Monday, December 12, 2016

Science and Faith (not by Mary Baker Eddy)

Yesterday's talk on "Science and Faith" was enlightening. A key insight was that some study science for many of the same reasons that some study faith. These sets overlap, as in the case of our speaker, Bishop Katharine Jefferts Schori, an oceanographer and former presiding bishop of the Episcopal Church. (I'll not comment on Jefferts Schori's theology, except to say it came up only peripherally in yesterday's talk.)

So why do people study science? And faith? For one thing, they (we) are inspired by wonder and a desire for understanding. We bring passion to our study: a love of beauty and excellence. An elegant theory is a beautiful one, in both fields.

Both science and faith have history and tradition; both are done in community. And in both fields, advancement comes from questions. (Questions can also bring trouble, which occurs to me just as I type these notes.)

Change is often resisted by the community, but if the community is healthy, new ideas are evaluated according to their merits. The Bereans, for example, upon hearing new ideas from Paul and Silas, judged these ideas for their content, rather than on their political implications (Acts 17:11). Contrast this with the reactions of the Thessalonians in Acts 17:5-7.

Science, too, has good examples and bad. The good examples we consider normative and typical, as we'd like them to be. But bad examples abound. Think of Semmelweis and hand-washing, Galileo and his debunking of Aristotle, or the chilly reception the Big Bang theory got in the previous century.

So religion and science have more similarities than I'm accustomed to think. This puts me in mind of a class Carol and I took some time back, "Encountering the World of Islam," where a key insight for me was that there are a lot more similarities than differences.

Differences there are, to be sure—fundamental differences in fact. But similarities abound. In science and faith, in Islam and Christianity, there are good characters and bad, those motivated by truth and those motivated by self-interest.

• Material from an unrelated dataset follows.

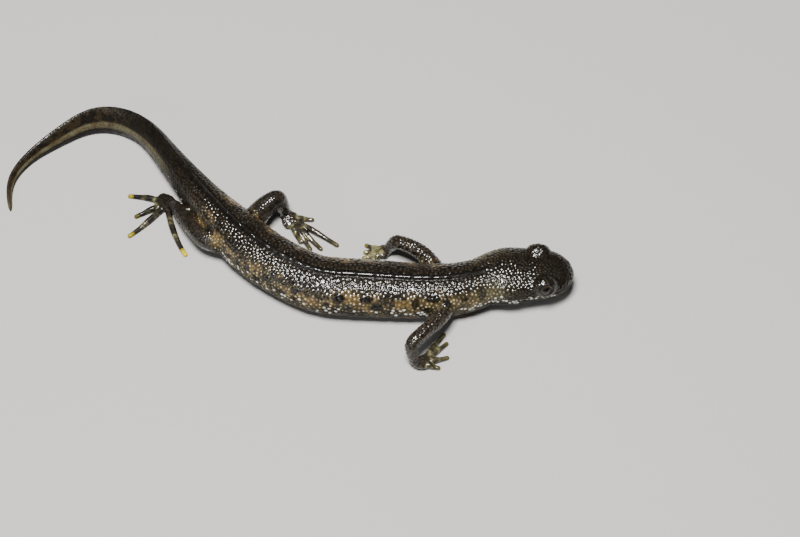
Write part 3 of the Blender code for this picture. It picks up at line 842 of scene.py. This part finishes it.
def new_group(name, inputs, outputs):
    """An empty shader group with named float inputs and outputs."""
    group = bpy.data.node_groups.new(name, "ShaderNodeTree")
    for label, value in inputs.items():
        socket = group.interface.new_socket(label, in_out="INPUT", socket_type="NodeSocketFloat")
        socket.default_value = value
    for label in outputs:
        group.interface.new_socket(label, in_out="OUTPUT", socket_type="NodeSocketFloat")
    return group, group.nodes.new("NodeGroupInput"), group.nodes.new("NodeGroupOutput")


def feed(tree, node, values):
    """Gives a node's inputs their values: a link from another socket, or a plain number or colour."""
    for label, value in values.items():
        if isinstance(value, bpy.types.NodeSocket):
            tree.links.new(value, node.inputs[label])
        else:
            node.inputs[label].default_value = value


def math_node(tree, operation, first, second, clamp=False):
    """A math node. Returns its output."""
    node = tree.nodes.new("ShaderNodeMath")
    node.operation = operation
    node.use_clamp = clamp
    feed(tree, node, {0: first, 1: second})
    return node.outputs[0]


def noise(tree, scale, detail=3.0, roughness=0.55, distortion=0.0):
    """Noise in the object's own coordinates. Returns its value's output."""
    place = tree.nodes.new("ShaderNodeTexCoord").outputs["Object"]
    node = tree.nodes.new("ShaderNodeTexNoise")
    feed(tree, node, {"Vector": place, "Scale": scale, "Detail": detail})
    feed(tree, node, {"Roughness": roughness, "Distortion": distortion})
    return node.outputs["Fac"]


def ramp(tree, value, low, high):
    """Turns low to 0 and high to 1, with a soft ramp between."""
    node = tree.nodes.new("ShaderNodeMapRange")
    node.interpolation_type = "SMOOTHSTEP"
    feed(tree, node, {"Value": value, "From Min": low, "From Max": high})
    return node.outputs["Result"]


def mix(tree, share, first, second):
    """Mixes two colours. Each is a socket or an (r, g, b)."""
    node = tree.nodes.new("ShaderNodeMix")
    node.data_type = "RGBA"
    node.clamp_factor = True
    first, second = ((*value, 1) if isinstance(value, tuple) else value for value in (first, second))
    feed(tree, node, {0: share, 6: first, 7: second})
    return node.outputs[2]


print("node helpers ready")


# %% [markdown]
# The mottle is noise cut to a soft-edged mask. The film lowers the roughness in pools, where water stands.

# %% The two shared groups
mottle, given, wanted = new_group("soft mottle", {"Scale": 900.0, "Edge": 0.12}, ["Mask"])
cloud = noise(mottle, given.outputs["Scale"], 4.0, 0.62, 0.4)
lower_edge = math_node(mottle, "SUBTRACT", 0.5, given.outputs["Edge"])
upper_edge = math_node(mottle, "ADD", 0.5, given.outputs["Edge"])
mottle.links.new(ramp(mottle, cloud, lower_edge, upper_edge), wanted.inputs["Mask"])

film_inputs = {"Driest": 0.5, "Wettest": 0.2, "Scale": 420.0}
film, given, wanted = new_group("damp film", film_inputs, ["Roughness", "Wetness"])
pools = ramp(film, noise(film, given.outputs["Scale"], 3.0, 0.6), 0.38, 0.62)
span = math_node(film, "SUBTRACT", given.outputs["Driest"], given.outputs["Wettest"])
smoother = math_node(film, "MULTIPLY", pools, span)
roughness = math_node(film, "SUBTRACT", given.outputs["Driest"], smoother)
film.links.new(roughness, wanted.inputs["Roughness"])
film.links.new(pools, wanted.inputs["Wetness"])


def use_group(tree, group, **values):
    node = tree.nodes.new("ShaderNodeGroup")
    node.node_tree = group
    feed(tree, node, values)
    return node


print("groups:", mottle.name, film.name)

# %% [markdown]
# The skin's colour is built up as a painter would: dark brown first, ochre on the flanks, orange on the
# belly, black spots over both, the tail's pale band, and last the white tips of single granules.

# %% Skin material
BACK, BACK_LIGHT = (0.005, 0.0036, 0.0022), (0.03, 0.021, 0.01)
LEG_DARK, LEG_LIGHT = (0.01, 0.0075, 0.0055), (0.063, 0.047, 0.03)
OCHRE, OLIVE, OCHRE_PALE = (0.17, 0.11, 0.038), (0.07, 0.058, 0.026), (0.6, 0.5, 0.3)
CHEEK = (0.16, 0.145, 0.075)
BLACK = (0.0025, 0.0022, 0.002)
ORANGE, ORANGE_DEEP = (0.72, 0.24, 0.012), (0.45, 0.12, 0.008)
BAND, BAND_WARM = (0.25, 0.225, 0.125), (0.15, 0.11, 0.05)
WHITE, CREAM, YELLOW = (0.74, 0.73, 0.66), (0.2, 0.18, 0.085), (0.42, 0.33, 0.003)

wet_skin, tree, shader = new_material("wet_skin")


def times(first, second):
    return math_node(tree, "MULTIPLY", first, second)


def most(first, second):
    return math_node(tree, "MAXIMUM", first, second)


def without(value):
    return math_node(tree, "SUBTRACT", 1.0, value, clamp=True)


def paint(share, over):
    """Paints over the colour so far, by a share or a mask."""
    global colour
    colour = mix(tree, share, colour, over)


def has(name):
    """Reads a marking from the mesh."""
    node = tree.nodes.new("ShaderNodeAttribute")
    node.attribute_name = name
    return node.outputs["Fac"]


print("colours from", BACK, "on the back to", ORANGE, "on the belly")

# %% [markdown]
# Under everything lie the dark brown back and the slightly lighter legs. A broad mottle shares the flanks
# between ochre and olive. The large markings follow.

# %% Ground colours and large markings
fine = use_group(tree, mottle, Scale=1500.0, Edge=0.16).outputs["Mask"]
broad = use_group(tree, mottle, Scale=330.0, Edge=0.1).outputs["Mask"]
patchy = use_group(tree, mottle, Scale=650.0, Edge=0.06).outputs["Mask"]
back = mix(tree, times(fine, 0.45), BACK, BACK_LIGHT)
leg_skin = mix(tree, times(fine, 0.6), LEG_DARK, LEG_LIGHT)
colour = mix(tree, has("leg"), back, leg_skin)
flank_share = times(has("flank"), math_node(tree, "ADD", 0.25, times(broad, 0.7)))
paint(flank_share, mix(tree, times(broad, has("ochre")), OLIVE, OCHRE))
paint(times(has("cheek"), 0.45), CHEEK)
paint(times(has("tail_olive"), times(patchy, 0.22)), BAND_WARM)
# Painted shade in the ridge's grooves and under the jaw, and the tail's own dark lower edge.
paint(has("dark"), BLACK)
paint(has("belly"), mix(tree, fine, ORANGE_DEEP, ORANGE))
paint(times(has("tail_band"), 0.85), mix(tree, broad, BAND_WARM, BAND))
paint(times(has("tail_tip"), 0.6), BAND_WARM)
flank_spots = times(has("spot"), has("flank"))
dark_spots = most(flank_spots, times(has("blotch"), has("belly")))
paint(times(dark_spots, 0.9), BLACK)
print("nodes for the ground:", len(tree.nodes))

# %% [markdown]
# The skin is painted darkest between the granules, a painted shade in the hollows, and palest on their tops,
# partly each granule's own tone and partly a painted highlight; this makes it look grainy from afar. The
# knuckles, toe tips, lip highlight and white tips come last, as they lie over all else.

# %% Granules and small markings
# Painted shade in the hollows between the granules, a little lighter on the flanks.
painted_gap_shade = math_node(tree, "SUBTRACT", 0.74, times(has("flank"), 0.16))
paint(times(without(has("granule")), painted_gap_shade), BLACK)
# The pale granule tops are partly each granule's own tone and partly a painted highlight.
top_of_granule = times(ramp(tree, has("granule"), 0.35, 0.85), has("tone"))
speck = times(ramp(tree, has("granule"), 0.58, 0.95), times(has("tone"), has("tone")))
ochre_top = times(times(speck, most(has("flank"), has("cheek"))), without(dark_spots))
ochre_top = times(ochre_top, math_node(tree, "ADD", 0.4, times(broad, 0.5)))
paint(ochre_top, OCHRE_PALE)
brown_top = times(times(top_of_granule, without(has("flank"))), without(has("dark")))
paint(times(brown_top, 0.45), BACK_LIGHT)
# Painted shade in the folds and grooves.
paint(times(has("fold"), 0.7), BLACK)
pale_digit = most(times(has("digit_joint"), 0.6), times(has("pale_hand"), has("digit")))
pale_digit = times(pale_digit, math_node(tree, "ADD", 0.12, times(patchy, 0.88)))
paint(pale_digit, CREAM)
paint(has("digit_tip"), YELLOW)
# A painted highlight along the lip's edge.
paint(times(times(has("lip"), fine), 0.6), CREAM)
paint(times(has("white_tip"), 0.85), WHITE)
feed(tree, shader, {"Base Color": colour})
print("nodes for the colour:", len(tree.nodes))

# %% [markdown]
# The water film is the shader's coat: full where the skin is wet, and nearly none on belly and tail. A bump
# of a few hundredths of a millimetre roughens the surface below it, finer than the mesh can hold.

# %% Gloss and bump
damp = use_group(tree, film, Driest=0.5, Wettest=0.3, Scale=700.0)
wet_share = math_node(tree, "ADD", 0.6, times(damp.outputs["Wetness"], 0.4))
PIMPLE_SCALE, GRAIN_SCALE, BUMP_DEPTH = 4200.0, 5200.0, 0.05 * MM
place = tree.nodes.new("ShaderNodeTexCoord").outputs["Object"]
pimples = tree.nodes.new("ShaderNodeTexVoronoi")
feed(tree, pimples, {"Scale": PIMPLE_SCALE, "Vector": place})
grain = times(noise(tree, GRAIN_SCALE, 3.0), 0.8)
fine_relief = math_node(tree, "SUBTRACT", grain, times(pimples.outputs["Distance"], 0.7))
bump = tree.nodes.new("ShaderNodeBump")
feed(tree, bump, {"Distance": BUMP_DEPTH, "Strength": 0.6, "Height": fine_relief})
feed(tree, shader, {
    "Roughness": damp.outputs["Roughness"], "Normal": bump.outputs["Normal"],
    "Coat Weight": times(wet_share, has("wet")), "Coat Roughness": 0.08,
    "Specular IOR Level": 0.1, "Coat IOR": 1.5,
})
skin_mesh.materials.append(wet_skin)
print("skin nodes:", len(tree.nodes))

# %% [markdown]
# The iris is dark gold with darker clouds around a round black pupil. The rest of the ball is nearly black.

# %% Eye material
PUPIL_EDGE, IRIS_EDGE = 0.15, 0.28  # angles from the axis, as shares of a half turn
GOLD, GOLD_DARK, EYE_BLACK = (0.026, 0.016, 0.006), (0.005, 0.0035, 0.0025), (0.002, 0.002, 0.003)
wet_eye, tree, shader = new_material("wet_eye")
clouds = use_group(tree, mottle, Scale=2600.0, Edge=0.14).outputs["Mask"]
iris = mix(tree, clouds, GOLD_DARK, GOLD)
from_pupil = has("from_pupil")
colour = mix(tree, ramp(tree, from_pupil, PUPIL_EDGE - 0.01, PUPIL_EDGE + 0.01), EYE_BLACK, iris)
paint(ramp(tree, from_pupil, IRIS_EDGE - 0.03, IRIS_EDGE + 0.02), EYE_BLACK)
tear = use_group(tree, film, Driest=0.2, Wettest=0.08, Scale=500.0)
feed(tree, shader, {
    "Base Color": colour, "Roughness": tear.outputs["Roughness"],
    "Coat Weight": 0.8, "Coat Roughness": 0.02, "Specular IOR Level": 0.1,
})
for eye in eyes.values():
    eye.data.materials.append(wet_eye)
print("eye nodes:", len(tree.nodes))

# %% [markdown]
# The skin takes the place of every flesh node, and each eye that of its ball. All three ride on the one body.

# %% Put the pieces on the frame
flesh = [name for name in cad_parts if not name.endswith("_eye")]
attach(skin, "root")
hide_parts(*flesh)
for side, eye in eyes.items():
    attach(eye, "root")
    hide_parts(f"{side}_eye")
print("flesh nodes replaced:", len(flesh))

# %% [markdown]
# ## Studio
# A plain pale floor, one soft light overhead, which gives the wet granules their glitter, and a weaker one
# low on the left, which gives the near thigh its sheen.

# %% Floor and lights
bpy.ops.mesh.primitive_plane_add(size=4)
floor = bpy.context.object
floor.name = "studio_floor"
paper, tree, shader = new_material("pale_paper")
feed(tree, shader, {"Base Color": (0.36, 0.355, 0.342, 1), "Roughness": 0.85})
floor.data.materials.append(paper)


def add_light(name, place, size, power, colour):
    """A square soft light that points at the newt's middle."""
    light = bpy.data.lights.new(name, "AREA")
    light.size = size
    light.energy = power
    light.color = colour
    made = add_object(name, light)
    made.location = place
    made.rotation_euler = Vector(place).to_track_quat("Z", "Y").to_euler()


add_light("overhead_softbox", (-0.03, -0.12, 0.6), 0.16, 11.5, (1.0, 0.99, 0.97))
add_light("low_fill", (-0.42, -0.4, 0.3), 0.2, 0.9, (0.96, 0.98, 1.0))
world = bpy.data.worlds.new("studio")
world.use_nodes = True
background = world.node_tree.nodes["Background"]
feed(world.node_tree, background, {"Color": (0.75, 0.77, 0.8, 1), "Strength": 0.06})
bpy.context.scene.world = world

# %% [markdown]
# The camera looks down along +Y from 58 degrees above the horizon, the picture's own angle.

# %% Camera
VIEW_DISTANCE, VIEW_ELEVATION, HALF_PICTURE = 0.5, math.radians(58), 0.074
AIM = Vector((0.02115, -0.00538, 0))
camera_data = bpy.data.cameras.new("camera")
camera_data.sensor_width = 36
camera_data.lens = camera_data.sensor_width / 2 * VIEW_DISTANCE / HALF_PICTURE
camera_data.clip_start = 0.01
camera = add_object("camera", camera_data)
camera.location = AIM + VIEW_DISTANCE * Vector((0, -math.cos(VIEW_ELEVATION), math.sin(VIEW_ELEVATION)))
camera.rotation_euler = (math.pi / 2 - VIEW_ELEVATION, 0, 0)
bpy.context.scene.camera = camera
print("lens:", round(camera_data.lens, 1), "mm")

Well, that's a bit simplistic; we all have mixed motives, but some are more willing, perhaps more able, to accept truth when it surprises them.

Math == Theology?

During the Q&A period after the talk, a man across the room said that with new ideas in science, we can test them via evidence. If people can run experiments similar to yours and get similar results, they can confirm the theory. But for theology, where's the evidence?

The bishop replied that there's the evidence of a life well-lived, but that the time scale is quite different.

But I was stuck on the idea of running experiments. You can run experiments in physics or chemistry or even psychology. Neuroscience. But mathematics? (I studied math in college.)

A mathematical proof is an argument by which you try to force the other guy to accept your claim. Well, all scientific proofs are, I guess, but you can't run math experiments very easily; you appeal to past results, you apply axioms and rules and theorems to one formula to get another, and someone can say you've made an incorrect inference, if you have. But there's no experimenting.

And theology? God doesn't necessarily cooperate with any experiments. You want a control? God won't be controlled.

Postscript: Questions

Jefferts Schori mentioned that advancement comes through questions, and it occurred to me while typing that questions sometimes bring trouble. We see this in Genesis 3, where an accusation comes in the guise of a question—a question asked by the devil in the guise of a serpent! I think honest questions that spring from honest curiosity—or even honest doubt—are great and must be encouraged. But we need to pay attention and to be discerning lest we drift away, as the writer to the Hebrews (2:1) warns.

The Lord himself said, be as shrewd as snakes (Matthew 10:16); the Apostle Paul wrote, "I want you to be wise about what is good, and innocent about what is evil." The Apostle Peter tells us to be on the alert (1 Peter 5:8)—not against questions, but against the accuser.